** WHAT IS NEEDED **
What is needed is the run of lines from the one containing "points = [vertex.co" through the one containing "bpy.context.scene.collection.objects.link(empty)", echoed exactly, with both ends kept and nothing added.

** SUPPLIED INFORMATION **
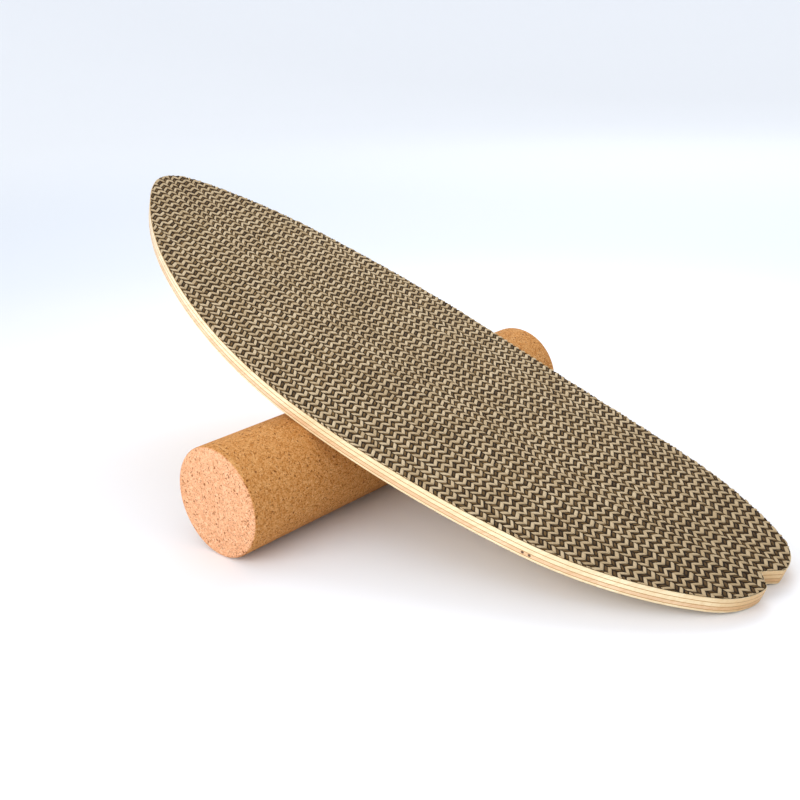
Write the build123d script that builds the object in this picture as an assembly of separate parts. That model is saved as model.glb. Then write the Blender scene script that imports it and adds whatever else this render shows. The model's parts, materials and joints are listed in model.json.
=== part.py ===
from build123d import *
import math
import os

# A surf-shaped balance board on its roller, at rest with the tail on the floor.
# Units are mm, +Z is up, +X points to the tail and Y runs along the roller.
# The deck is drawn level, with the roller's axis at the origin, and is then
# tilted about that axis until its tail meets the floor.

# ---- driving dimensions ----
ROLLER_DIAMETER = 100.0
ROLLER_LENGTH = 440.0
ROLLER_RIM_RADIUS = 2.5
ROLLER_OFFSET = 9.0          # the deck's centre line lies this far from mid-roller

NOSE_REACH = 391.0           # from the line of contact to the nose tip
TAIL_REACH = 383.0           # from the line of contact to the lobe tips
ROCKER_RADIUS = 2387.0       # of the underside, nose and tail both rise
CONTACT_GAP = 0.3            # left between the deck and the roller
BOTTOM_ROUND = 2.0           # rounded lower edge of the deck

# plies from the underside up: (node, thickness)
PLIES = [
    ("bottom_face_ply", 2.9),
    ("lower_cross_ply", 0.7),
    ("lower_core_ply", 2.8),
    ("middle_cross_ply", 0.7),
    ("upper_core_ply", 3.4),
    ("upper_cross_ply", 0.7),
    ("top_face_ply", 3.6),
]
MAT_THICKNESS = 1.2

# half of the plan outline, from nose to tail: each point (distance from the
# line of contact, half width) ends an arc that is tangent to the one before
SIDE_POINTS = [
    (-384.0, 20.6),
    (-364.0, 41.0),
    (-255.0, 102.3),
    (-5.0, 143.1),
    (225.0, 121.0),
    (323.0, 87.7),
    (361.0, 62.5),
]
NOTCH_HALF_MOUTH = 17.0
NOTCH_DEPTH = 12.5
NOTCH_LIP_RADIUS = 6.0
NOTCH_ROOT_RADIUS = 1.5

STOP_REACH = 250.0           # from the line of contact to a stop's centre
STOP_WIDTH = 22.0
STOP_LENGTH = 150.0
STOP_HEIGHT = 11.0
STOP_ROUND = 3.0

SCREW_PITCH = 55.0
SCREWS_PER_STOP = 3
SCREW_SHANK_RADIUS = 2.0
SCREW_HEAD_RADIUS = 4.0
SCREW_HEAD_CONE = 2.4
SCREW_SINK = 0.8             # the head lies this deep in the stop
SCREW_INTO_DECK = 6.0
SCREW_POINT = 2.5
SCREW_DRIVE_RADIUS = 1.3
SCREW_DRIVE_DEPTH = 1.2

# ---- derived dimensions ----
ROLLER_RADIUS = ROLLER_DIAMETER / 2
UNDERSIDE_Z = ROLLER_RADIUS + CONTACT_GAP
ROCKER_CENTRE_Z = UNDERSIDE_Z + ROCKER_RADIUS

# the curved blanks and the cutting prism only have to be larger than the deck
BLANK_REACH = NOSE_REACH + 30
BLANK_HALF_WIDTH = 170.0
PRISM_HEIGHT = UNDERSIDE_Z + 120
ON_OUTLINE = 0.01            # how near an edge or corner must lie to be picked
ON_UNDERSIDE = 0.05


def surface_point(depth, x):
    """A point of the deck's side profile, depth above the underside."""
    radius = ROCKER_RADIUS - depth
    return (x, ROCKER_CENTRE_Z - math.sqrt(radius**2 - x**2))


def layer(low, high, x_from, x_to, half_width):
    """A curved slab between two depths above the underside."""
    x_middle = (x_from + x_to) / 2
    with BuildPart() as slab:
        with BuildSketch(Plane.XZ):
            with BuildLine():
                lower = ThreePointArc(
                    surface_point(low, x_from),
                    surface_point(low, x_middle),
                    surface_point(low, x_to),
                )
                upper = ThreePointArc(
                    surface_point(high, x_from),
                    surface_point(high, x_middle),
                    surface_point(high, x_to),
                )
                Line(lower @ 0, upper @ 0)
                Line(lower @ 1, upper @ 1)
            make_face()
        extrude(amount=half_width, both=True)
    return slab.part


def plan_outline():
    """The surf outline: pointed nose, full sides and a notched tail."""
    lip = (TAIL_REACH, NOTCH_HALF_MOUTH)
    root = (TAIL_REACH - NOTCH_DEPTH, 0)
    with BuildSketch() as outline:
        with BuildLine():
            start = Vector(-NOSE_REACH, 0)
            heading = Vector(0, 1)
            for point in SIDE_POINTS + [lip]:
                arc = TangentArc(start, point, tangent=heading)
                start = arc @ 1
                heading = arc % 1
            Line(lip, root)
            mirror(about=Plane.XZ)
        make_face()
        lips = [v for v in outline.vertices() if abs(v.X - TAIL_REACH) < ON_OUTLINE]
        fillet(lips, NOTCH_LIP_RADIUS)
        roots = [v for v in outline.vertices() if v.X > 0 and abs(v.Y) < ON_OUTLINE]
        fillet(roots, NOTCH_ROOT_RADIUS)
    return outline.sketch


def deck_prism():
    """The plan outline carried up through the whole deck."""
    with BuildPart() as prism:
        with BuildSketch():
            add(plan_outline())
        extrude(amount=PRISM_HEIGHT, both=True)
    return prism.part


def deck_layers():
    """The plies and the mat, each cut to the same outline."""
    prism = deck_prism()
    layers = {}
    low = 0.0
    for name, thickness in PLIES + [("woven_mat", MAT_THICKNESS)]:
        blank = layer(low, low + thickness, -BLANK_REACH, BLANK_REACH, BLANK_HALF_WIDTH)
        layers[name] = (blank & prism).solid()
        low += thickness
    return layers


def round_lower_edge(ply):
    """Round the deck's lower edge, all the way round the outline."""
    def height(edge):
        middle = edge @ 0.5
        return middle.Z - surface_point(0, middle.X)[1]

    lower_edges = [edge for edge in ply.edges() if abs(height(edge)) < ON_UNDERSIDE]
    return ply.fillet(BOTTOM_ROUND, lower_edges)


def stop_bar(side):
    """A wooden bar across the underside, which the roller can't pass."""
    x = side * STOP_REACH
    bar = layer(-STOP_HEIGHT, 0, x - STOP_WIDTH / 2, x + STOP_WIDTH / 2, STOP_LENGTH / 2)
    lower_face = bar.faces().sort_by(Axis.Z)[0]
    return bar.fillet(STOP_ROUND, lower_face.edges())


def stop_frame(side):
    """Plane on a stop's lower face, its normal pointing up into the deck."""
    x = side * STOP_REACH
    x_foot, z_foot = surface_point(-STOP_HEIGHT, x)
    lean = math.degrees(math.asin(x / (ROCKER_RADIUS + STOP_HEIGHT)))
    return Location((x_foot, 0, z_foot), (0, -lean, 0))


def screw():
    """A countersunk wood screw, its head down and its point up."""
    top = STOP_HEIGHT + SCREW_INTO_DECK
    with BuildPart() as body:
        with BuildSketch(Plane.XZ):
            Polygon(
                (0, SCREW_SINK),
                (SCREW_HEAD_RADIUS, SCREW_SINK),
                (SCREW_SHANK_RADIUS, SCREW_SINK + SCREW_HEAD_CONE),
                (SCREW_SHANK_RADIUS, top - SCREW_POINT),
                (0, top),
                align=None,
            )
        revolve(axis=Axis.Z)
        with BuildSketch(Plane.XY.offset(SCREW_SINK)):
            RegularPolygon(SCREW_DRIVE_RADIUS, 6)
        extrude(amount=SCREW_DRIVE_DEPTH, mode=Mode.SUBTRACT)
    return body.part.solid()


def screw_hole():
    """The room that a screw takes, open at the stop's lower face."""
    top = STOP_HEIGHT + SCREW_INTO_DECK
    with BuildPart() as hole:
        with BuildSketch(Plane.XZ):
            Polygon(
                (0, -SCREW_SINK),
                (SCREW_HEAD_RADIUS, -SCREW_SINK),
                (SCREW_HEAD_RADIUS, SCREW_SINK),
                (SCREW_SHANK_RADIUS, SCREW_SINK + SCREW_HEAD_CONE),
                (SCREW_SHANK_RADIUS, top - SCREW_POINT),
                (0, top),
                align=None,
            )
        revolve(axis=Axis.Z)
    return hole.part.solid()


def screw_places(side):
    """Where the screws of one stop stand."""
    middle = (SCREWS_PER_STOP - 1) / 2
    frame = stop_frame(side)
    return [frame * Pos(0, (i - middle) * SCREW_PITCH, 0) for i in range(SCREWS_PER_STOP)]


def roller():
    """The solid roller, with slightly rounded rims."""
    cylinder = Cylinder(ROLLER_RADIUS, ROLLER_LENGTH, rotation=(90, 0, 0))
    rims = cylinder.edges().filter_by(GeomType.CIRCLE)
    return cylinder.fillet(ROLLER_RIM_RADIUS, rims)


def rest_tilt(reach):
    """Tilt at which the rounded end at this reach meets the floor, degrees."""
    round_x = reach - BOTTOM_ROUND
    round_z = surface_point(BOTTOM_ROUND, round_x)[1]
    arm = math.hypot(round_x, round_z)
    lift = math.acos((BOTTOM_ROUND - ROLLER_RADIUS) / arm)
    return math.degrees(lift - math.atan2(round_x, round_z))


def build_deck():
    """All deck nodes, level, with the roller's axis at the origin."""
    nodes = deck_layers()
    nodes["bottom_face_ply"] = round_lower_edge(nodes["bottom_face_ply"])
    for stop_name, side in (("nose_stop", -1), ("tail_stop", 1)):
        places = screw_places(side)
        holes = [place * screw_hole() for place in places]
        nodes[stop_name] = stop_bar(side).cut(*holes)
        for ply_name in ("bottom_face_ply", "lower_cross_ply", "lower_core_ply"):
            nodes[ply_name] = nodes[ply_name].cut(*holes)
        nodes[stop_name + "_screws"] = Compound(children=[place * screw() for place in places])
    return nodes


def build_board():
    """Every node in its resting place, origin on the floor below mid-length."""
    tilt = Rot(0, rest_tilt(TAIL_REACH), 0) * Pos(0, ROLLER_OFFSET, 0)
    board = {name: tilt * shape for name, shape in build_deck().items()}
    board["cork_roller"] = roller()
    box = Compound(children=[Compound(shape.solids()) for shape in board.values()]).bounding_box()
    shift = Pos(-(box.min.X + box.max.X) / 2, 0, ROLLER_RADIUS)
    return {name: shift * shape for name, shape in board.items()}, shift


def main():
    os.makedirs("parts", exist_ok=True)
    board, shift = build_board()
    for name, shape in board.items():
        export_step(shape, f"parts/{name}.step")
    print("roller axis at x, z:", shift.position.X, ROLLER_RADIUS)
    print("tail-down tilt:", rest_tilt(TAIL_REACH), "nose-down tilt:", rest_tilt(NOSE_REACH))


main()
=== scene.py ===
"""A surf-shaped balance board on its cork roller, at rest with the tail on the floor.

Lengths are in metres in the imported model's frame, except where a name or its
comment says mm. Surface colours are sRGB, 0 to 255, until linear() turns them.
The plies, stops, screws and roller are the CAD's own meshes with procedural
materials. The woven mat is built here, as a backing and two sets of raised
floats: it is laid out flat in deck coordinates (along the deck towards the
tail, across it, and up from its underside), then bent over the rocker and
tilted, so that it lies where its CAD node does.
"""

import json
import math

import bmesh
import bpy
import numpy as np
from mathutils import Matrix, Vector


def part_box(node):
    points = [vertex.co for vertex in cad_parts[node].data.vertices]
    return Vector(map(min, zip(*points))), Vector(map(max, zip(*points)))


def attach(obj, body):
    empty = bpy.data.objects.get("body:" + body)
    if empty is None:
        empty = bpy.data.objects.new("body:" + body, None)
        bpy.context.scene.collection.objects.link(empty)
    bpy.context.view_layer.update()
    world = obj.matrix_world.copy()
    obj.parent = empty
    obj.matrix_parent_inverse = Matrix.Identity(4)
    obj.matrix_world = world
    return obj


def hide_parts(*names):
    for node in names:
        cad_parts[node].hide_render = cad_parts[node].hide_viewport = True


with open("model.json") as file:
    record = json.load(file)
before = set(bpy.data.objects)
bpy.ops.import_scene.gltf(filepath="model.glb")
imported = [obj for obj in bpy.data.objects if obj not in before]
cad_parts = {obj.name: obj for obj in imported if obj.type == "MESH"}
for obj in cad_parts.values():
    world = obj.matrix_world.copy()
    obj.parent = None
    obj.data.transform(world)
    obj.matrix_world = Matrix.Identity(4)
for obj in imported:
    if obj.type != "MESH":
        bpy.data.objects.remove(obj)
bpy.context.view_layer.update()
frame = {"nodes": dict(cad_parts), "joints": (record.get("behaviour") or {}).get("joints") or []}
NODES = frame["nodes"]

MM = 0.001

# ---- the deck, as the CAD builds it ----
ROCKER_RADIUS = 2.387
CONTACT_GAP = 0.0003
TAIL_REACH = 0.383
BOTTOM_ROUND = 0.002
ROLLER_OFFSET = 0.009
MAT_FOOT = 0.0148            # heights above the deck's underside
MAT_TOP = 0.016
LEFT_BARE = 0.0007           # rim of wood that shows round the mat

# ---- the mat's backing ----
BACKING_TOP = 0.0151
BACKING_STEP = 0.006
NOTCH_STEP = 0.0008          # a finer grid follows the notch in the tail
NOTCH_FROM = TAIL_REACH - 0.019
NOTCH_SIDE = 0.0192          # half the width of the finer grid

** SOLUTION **
    points = [vertex.co for vertex in cad_parts[node].data.vertices]
    return Vector(map(min, zip(*points))), Vector(map(max, zip(*points)))


def attach(obj, body):
    empty = bpy.data.objects.get("body:" + body)
    if empty is None:
        empty = bpy.data.objects.new("body:" + body, None)
        bpy.context.scene.collection.objects.link(empty)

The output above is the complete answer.